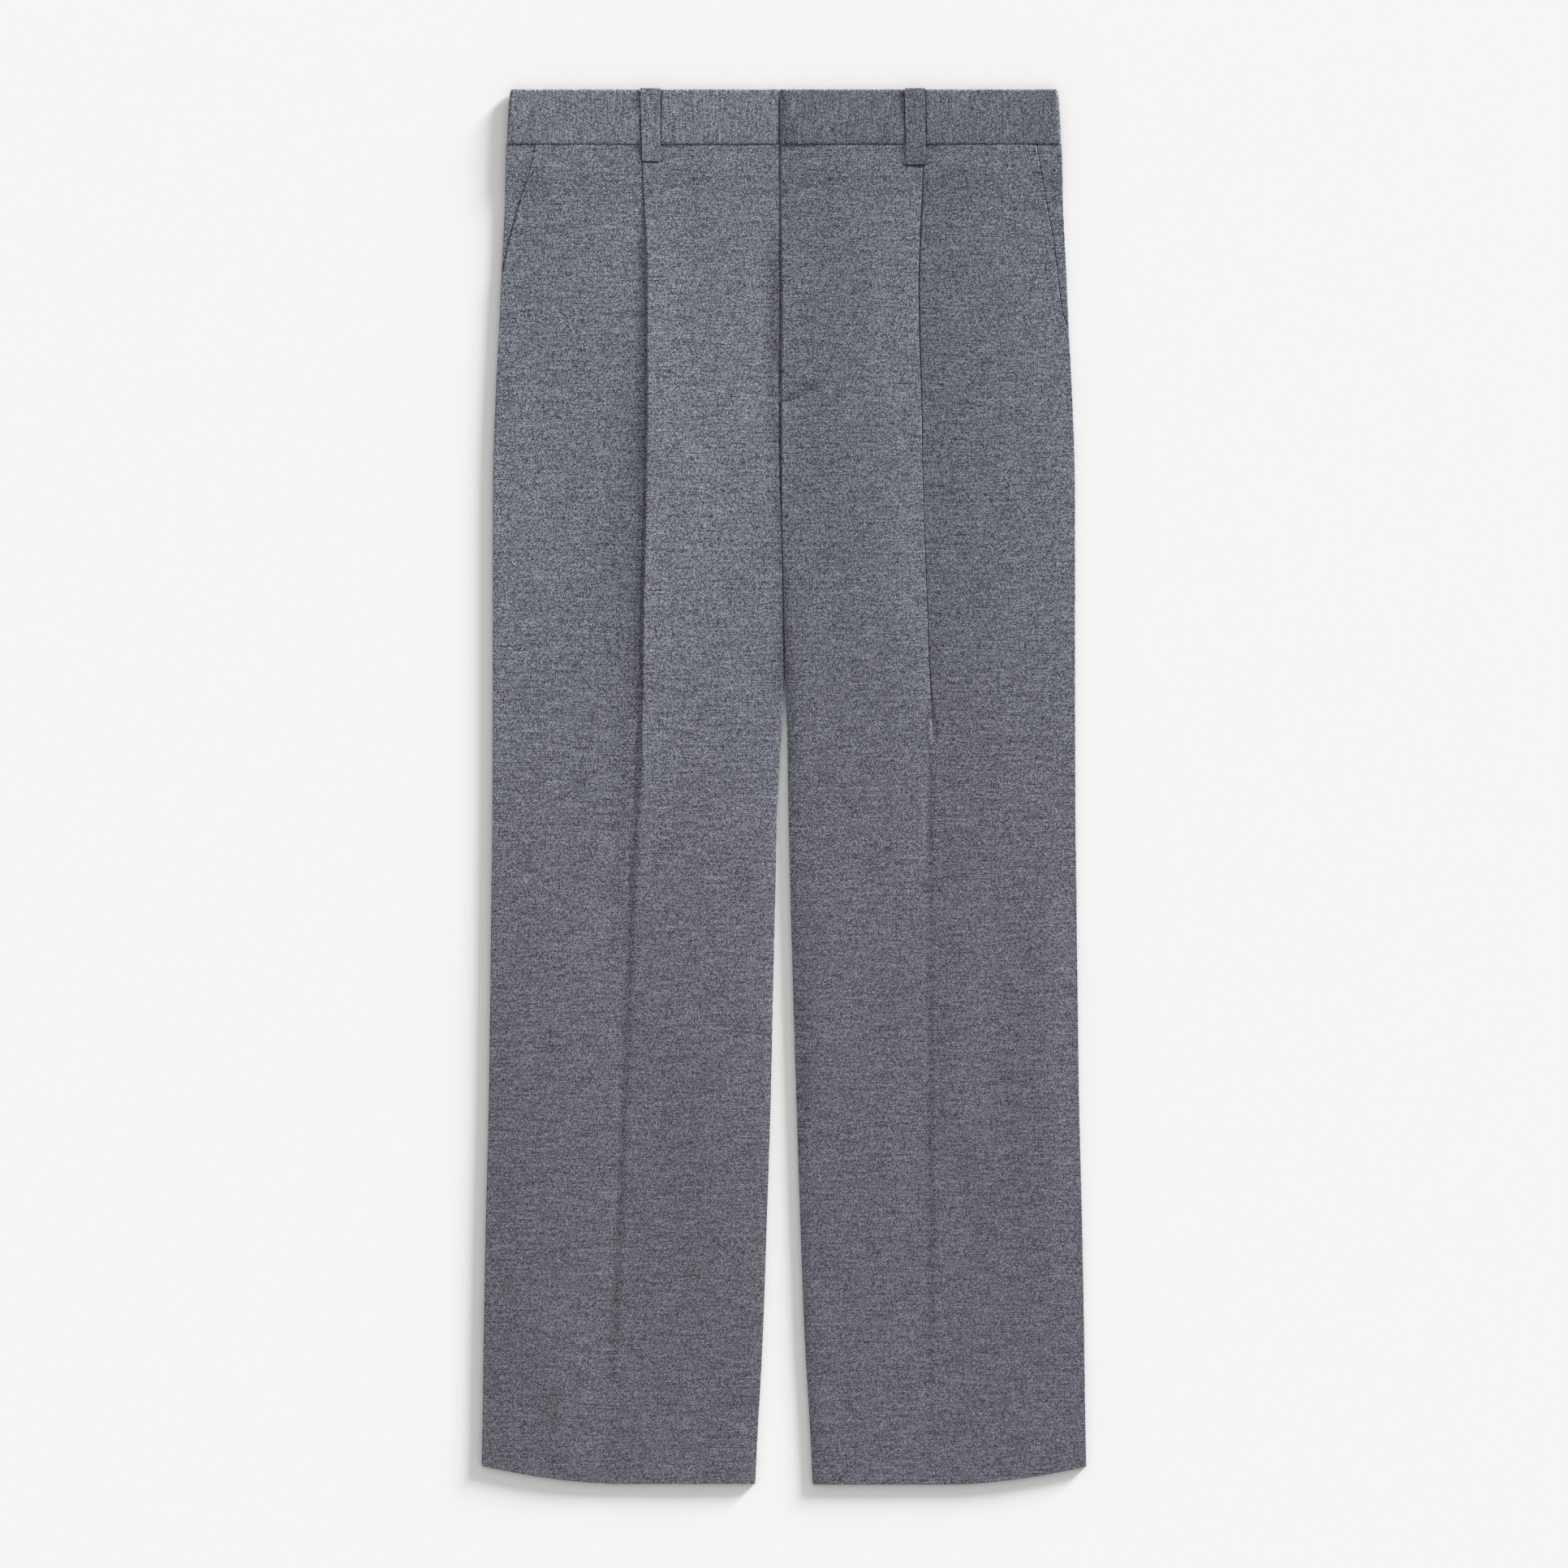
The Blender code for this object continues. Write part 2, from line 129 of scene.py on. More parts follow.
OUTLINE = table_of(
    "down side right_inner left_inner right_fold left_fold",
    (WAIST_SEAM, 208.8, -3.2, -2.9, 106.7, 104.4),
    (62, 209.5, -3.2, -2.9, 106.3, 104.2),
    (85, 209.9, -3.1, -2.8, 105.3, 103.2),
    (115, 211.3, -2.8, -2.5, 103.7, 101.8),
    (146, 212.8, -2.5, -2.2, 103.2, 100.9),
    (182, 214.4, -2.5, -2.2, 103.1, 101.4),
    (236, 217.1, -2.9, -2.6, 103, 103.3),
    (290, 218.8, -2.6, -2.3, 103.7, 104.3),
    (323, 219, -1.9, -1.6, 104.2, 105.2),
    (360, 219, -1, -0.7, 105.3, 106.6),
    (402, 219, -0.2, 0.2, 106.1, 108.1),
    (448, 219, 0, 1, 106.6, 109.8),
    (482, 219.1, -2.1, 2.4, 108.2, 111.4),
    (543, 219.3, -5.2, 3.4, 111.4, 111.9),
    (604, 220.1, -6.5, 4.8, 114.6, 111.9),
    (665, 220.8, -8, 6.5, 117, 111.9),
    (757, 222, -9.9, 9.3, 119.9, 111.9),
    (848, 224.2, -12.8, 12.2, 124, 111.9),
    (940, 225.9, -16, 15.7, 128.4, 111.9),
    (1005, 226.8, -19.5, 19.5, 131.1, 111.9),
    (1050, 227.4, -21.7, 21.7, 133.1, 111.9),
)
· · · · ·
#### [Problem statement]
Nothing in the data may differ; print all of it exactly as written.

#### [Exercise output]
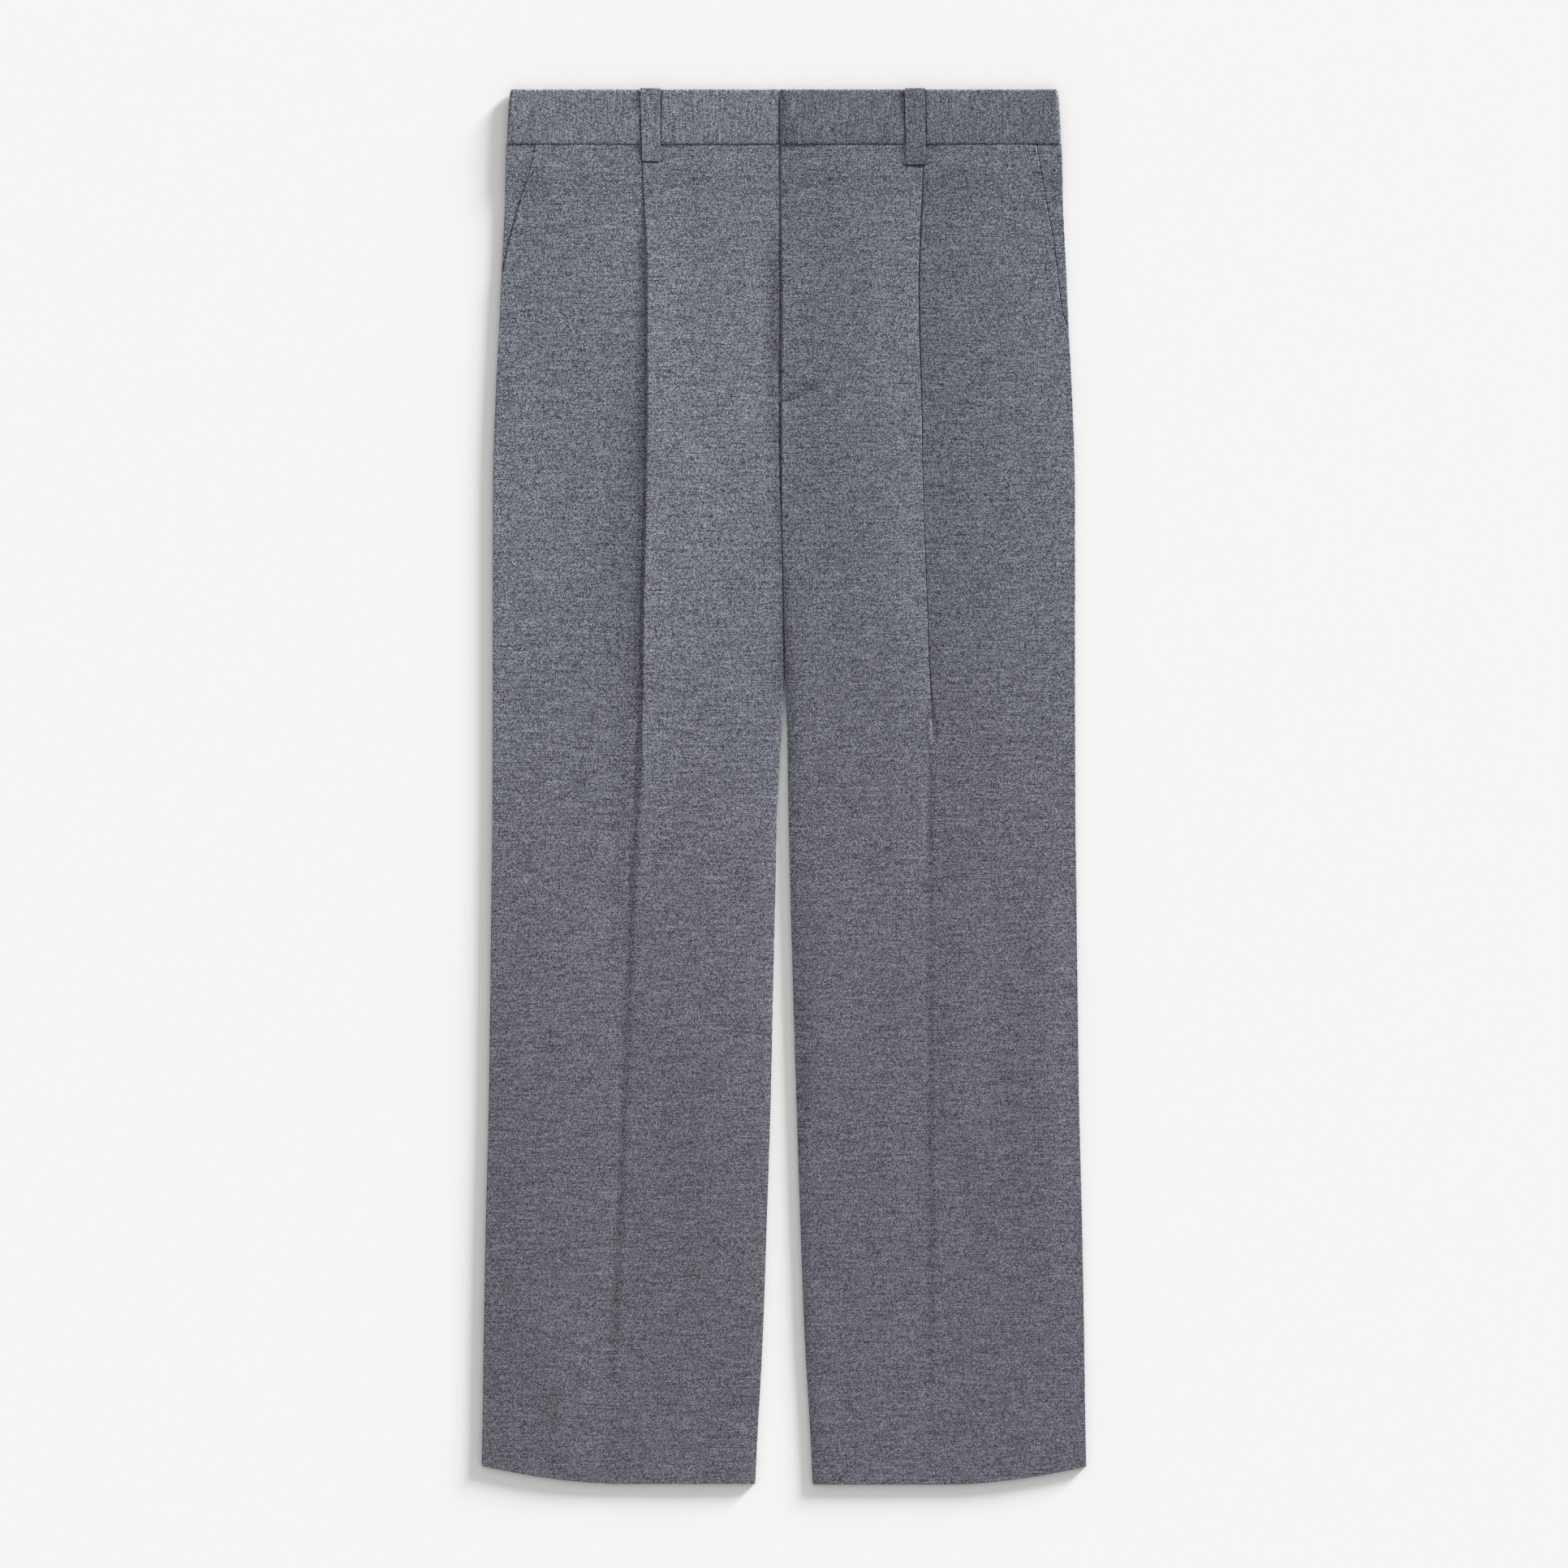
The Blender code for this object continues. Write part 2, from line 129 of scene.py on. More parts follow.
OUTLINE = table_of(
    "down side right_inner left_inner right_fold left_fold",
    (WAIST_SEAM, 208.8, -3.2, -2.9, 106.7, 104.4),
    (62, 209.5, -3.2, -2.9, 106.3, 104.2),
    (85, 209.9, -3.1, -2.8, 105.3, 103.2),
    (115, 211.3, -2.8, -2.5, 103.7, 101.8),
    (146, 212.8, -2.5, -2.2, 103.2, 100.9),
    (182, 214.4, -2.5, -2.2, 103.1, 101.4),
    (236, 217.1, -2.9, -2.6, 103, 103.3),
    (290, 218.8, -2.6, -2.3, 103.7, 104.3),
    (323, 219, -1.9, -1.6, 104.2, 105.2),
    (360, 219, -1, -0.7, 105.3, 106.6),
    (402, 219, -0.2, 0.2, 106.1, 108.1),
    (448, 219, 0, 1, 106.6, 109.8),
    (482, 219.1, -2.1, 2.4, 108.2, 111.4),
    (543, 219.3, -5.2, 3.4, 111.4, 111.9),
    (604, 220.1, -6.5, 4.8, 114.6, 111.9),
    (665, 220.8, -8, 6.5, 117, 111.9),
    (757, 222, -9.9, 9.3, 119.9, 111.9),
    (848, 224.2, -12.8, 12.2, 124, 111.9),
    (940, 225.9, -16, 15.7, 128.4, 111.9),
    (1005, 226.8, -19.5, 19.5, 131.1, 111.9),
    (1050, 227.4, -21.7, 21.7, 133.1, 111.9),
)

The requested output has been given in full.